В «Тихом Доне» эта мысль связана с судьбой русской женщины, из-за которой мужики всю жизнь выясняют отношения. Потом они друг друга убивают, а женщина на себе тащит воз. Там есть эпизод: солдаты побросали фронт и пришли домой. Ко всем вернулись, а к одной нет. И как она грызет землю, как рядом визжат дети! Потому что в мыслях она уже пролетела свое будущее, то, как будет надрываться, поднимая детей одна. Это меня потрясло, и именно эту линию я постарался проложить через весь спектакль. Поэтому он и кажется таким плотным. Вообще, когда начинаешь работать с такой великой литературой, то она тебя сама поднимает и ведет. Ее надо только слушать.

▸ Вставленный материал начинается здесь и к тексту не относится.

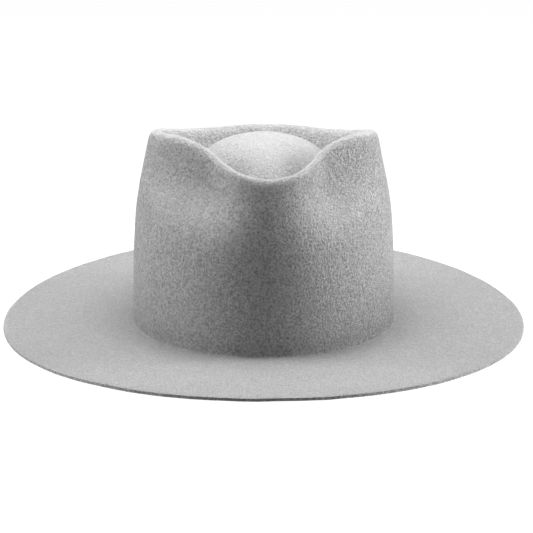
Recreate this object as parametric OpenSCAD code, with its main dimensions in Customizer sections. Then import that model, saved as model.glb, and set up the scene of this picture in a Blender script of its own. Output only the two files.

— К сожалению, далеко не все следуют за великой литературой. Вы ставили Пушкина, Достоевского, Островского, Шукшина, Шекспира. Ставили в «Современнике», в Театре им. Вахтангова, Театре Наций, в «Новой опере». И нигде ни разу не поместили классических героев в лифт, в тюрьму, в бассейн. Почему?

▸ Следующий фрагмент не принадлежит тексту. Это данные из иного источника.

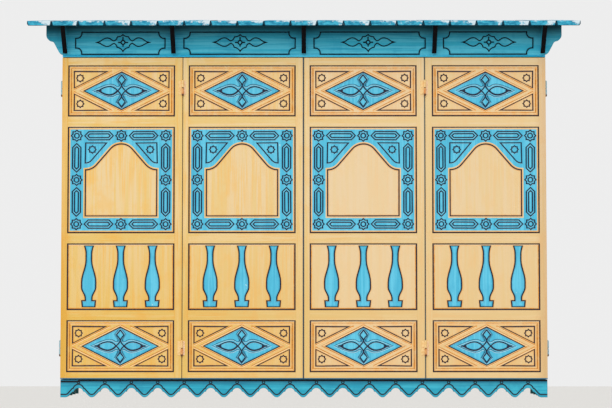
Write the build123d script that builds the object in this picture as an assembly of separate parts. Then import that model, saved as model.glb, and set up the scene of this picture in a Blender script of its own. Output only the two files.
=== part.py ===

— Я не против лифтов. Но ужасно то, что те, кто ставит внутри лифтов, рассказывают, что лифты — и есть самое то! Они искренне считают, что если есть классика, то ее нужно непременно запихнуть в лифт, в туалет, в странное какое-нибудь пространство сценическое. Вывернуть наизнанку текст, добавить себя любимого в большом количестве и сказать: это вот — Достоевский! И тут хочется процитировать Пушкина: «Врете, подлецы: он и мал и мерзок — не так, как вы — иначе»! Это, увы, тенденция, которая присутствует в культурном пространстве окружающего нас мира. Хотя и лифты, и андеграунд всегда существовали, но на периферии. А сейчас, к сожалению, перебазировались в центр культурного пространства. Причем все это хвалится, финансируется, обрастает премиями. А молодой режиссер смотрит и говорит: «Вот же, как надо!» Мне недавно рассказала педагог Щукинского училища, что студенты предложили ей: «Давайте сделаем, чтобы в нашем спектакле Лиза с Германом договорились пришить эту старуху». — «Зачем? Этого же нет у Пушкина!» — «Ну так же скучно!» Вот это что, им самим в голову пришло?!

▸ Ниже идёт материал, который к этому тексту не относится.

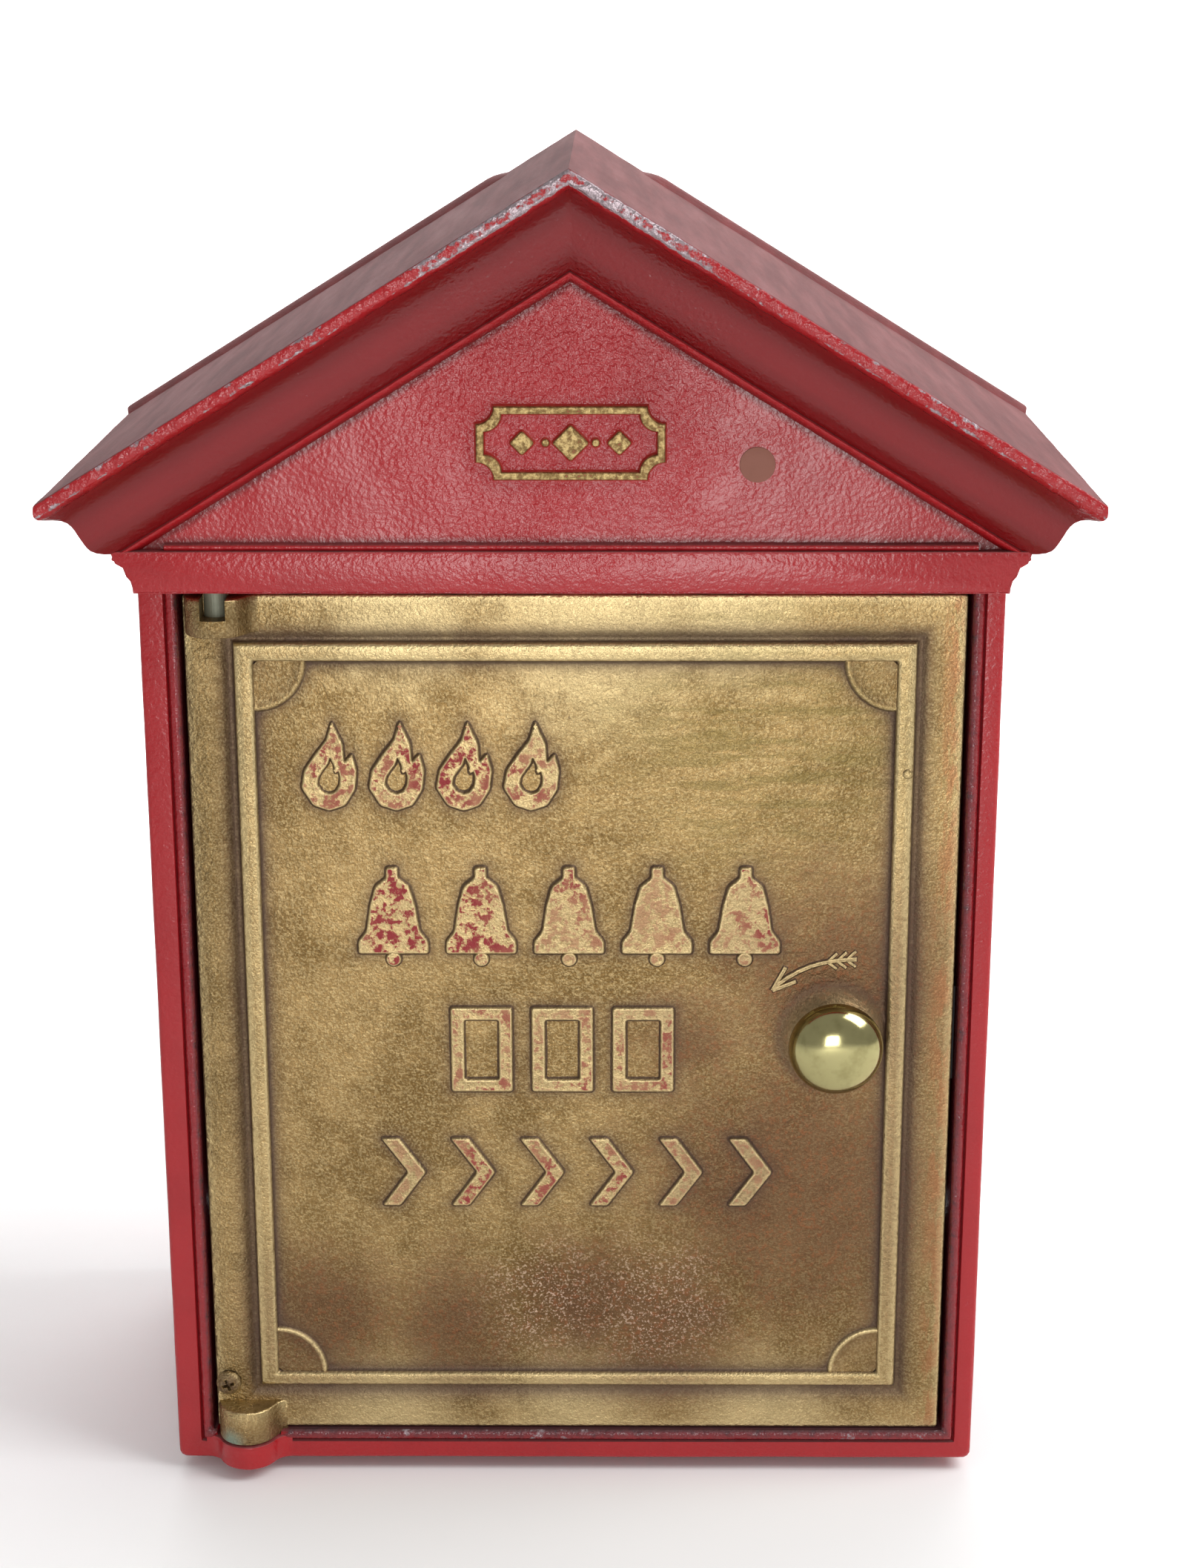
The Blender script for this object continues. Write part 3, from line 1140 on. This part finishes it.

— Думаю, что эта светлая мысль их посетила после богомоловского «Бориса Годунова», где летописец выкалывает летопись в застенках на коже своих сокамерников.
— Они, поверьте, многое могли взять за «образец». Осмотрелись и решили, что вот так им будет веселее.
— Давайте поговорим о перспективах «Театра на Покровке». Что вы посчитаете для себя «успехом» через несколько лет?
— Я хочу сделать из «Покровки» театральный центр, где театр будет существовать вне электрической лампочки, лифта, бассейна, туалета. То есть центр традиционной театральной ориентации. Никого не хочу обидеть: возможно, Станиславский и может существовать внутри электрической лампочки — ради бога — но я уверен, что он может существовать и вне нее. Хочу, чтобы у нас была большая сцена и чтобы на ней нельзя было орать. Потому что раньше орали только в одном театре, а сейчас — во многих, и у меня от этого ора уже звенит в ушах.
— Совсем скоро, 12 июля, — годовщина памяти Сергея Арцибашева. Что будет происходить у вас в этот день?
— Мы делаем спектакль, легкий, зажигательный, состоящий из рассказов Чехова, столь любимого Сергеем Николаевичем. Пригласим друзей театра, коллег, журналистов. И отметим эту дату так, чтобы показать всем: мы продолжаем жить!